News: Hong Kong's gender disparity: Only 8% of CEOs are women, Australia & New Zealand lead with 15%


Hong Kong's gender disparity: Only 8% of CEOs are women, Australia & New Zealand lead with 15%

8% of global CEOs today are women, but APAC is ahead of the curve with 12% of CEO appointments being women.
Hong Kong's gender disparity: Only 8% of CEOs are women, Australia & New Zealand lead with 15%

In an ever-changing world, organisations face transformative shifts that demand adaptation and the redefinition of leadership strategies for success. Heidrick & Struggles, a provider of executive search, leadership assessment, and development services, unveils recurring trends in CEO appointments via its 2023 Route to the Top data. 

This highlights a strategic method in selecting leaders amidst the swiftly evolving global landscape. The yearly analysis scrutinised 1,221 CEO appointments within the largest publicly listed companies worldwide and their respective profiles. 

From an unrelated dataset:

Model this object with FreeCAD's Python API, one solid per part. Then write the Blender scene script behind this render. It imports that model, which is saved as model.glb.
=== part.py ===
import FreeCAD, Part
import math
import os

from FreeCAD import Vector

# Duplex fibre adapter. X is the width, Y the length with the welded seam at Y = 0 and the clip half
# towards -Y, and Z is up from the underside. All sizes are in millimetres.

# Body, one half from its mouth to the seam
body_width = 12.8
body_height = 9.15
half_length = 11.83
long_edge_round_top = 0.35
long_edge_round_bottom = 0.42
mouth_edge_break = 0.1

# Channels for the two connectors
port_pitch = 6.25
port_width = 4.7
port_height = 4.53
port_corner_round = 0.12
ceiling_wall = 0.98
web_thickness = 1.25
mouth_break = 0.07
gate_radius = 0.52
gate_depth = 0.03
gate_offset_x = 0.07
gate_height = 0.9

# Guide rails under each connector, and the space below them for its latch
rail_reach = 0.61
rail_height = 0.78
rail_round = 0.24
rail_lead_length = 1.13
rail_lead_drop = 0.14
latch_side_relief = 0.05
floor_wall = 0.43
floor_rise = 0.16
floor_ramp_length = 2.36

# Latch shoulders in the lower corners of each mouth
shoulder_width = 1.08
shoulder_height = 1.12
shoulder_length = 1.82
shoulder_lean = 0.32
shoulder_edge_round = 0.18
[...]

Notably, between 2022 and 2023, there were 225 appointments within the APAC region, encompassing markets such as Australia, New Zealand, Hong Kong, and Singapore. “Amidst the dynamic global landscape, our data highlights the continued stability in CEO appointments across the APAC region,” said Jiat-Hui Wu, Partner-in-charge at Heidrick & Struggles Singapore. 

“Organisations are strategically identifying experienced leaders with diverse backgrounds and cross-border experience, recognising their ability to navigate complexities across multiple geographies and drive innovation across various business lines. The cross-border experience is increasingly important as Singapore companies look to expand beyond their home market,” added Jiat-Hui Wu. 

More women are assuming CEO roles, as evidenced by a slight uptick in gender diversity among CEOs globally, with 8% of appointments going to females. Notably, the APAC region is making strides in gender parity, with 12% of CEO appointments being female. 

Australia and New Zealand lead the charge, with 15%, nearly double the global average. In contrast, Hong Kong lags behind, with only 8% of appointed CEOs being female, attributed partly to the dominance of traditionally male-dominated industries. 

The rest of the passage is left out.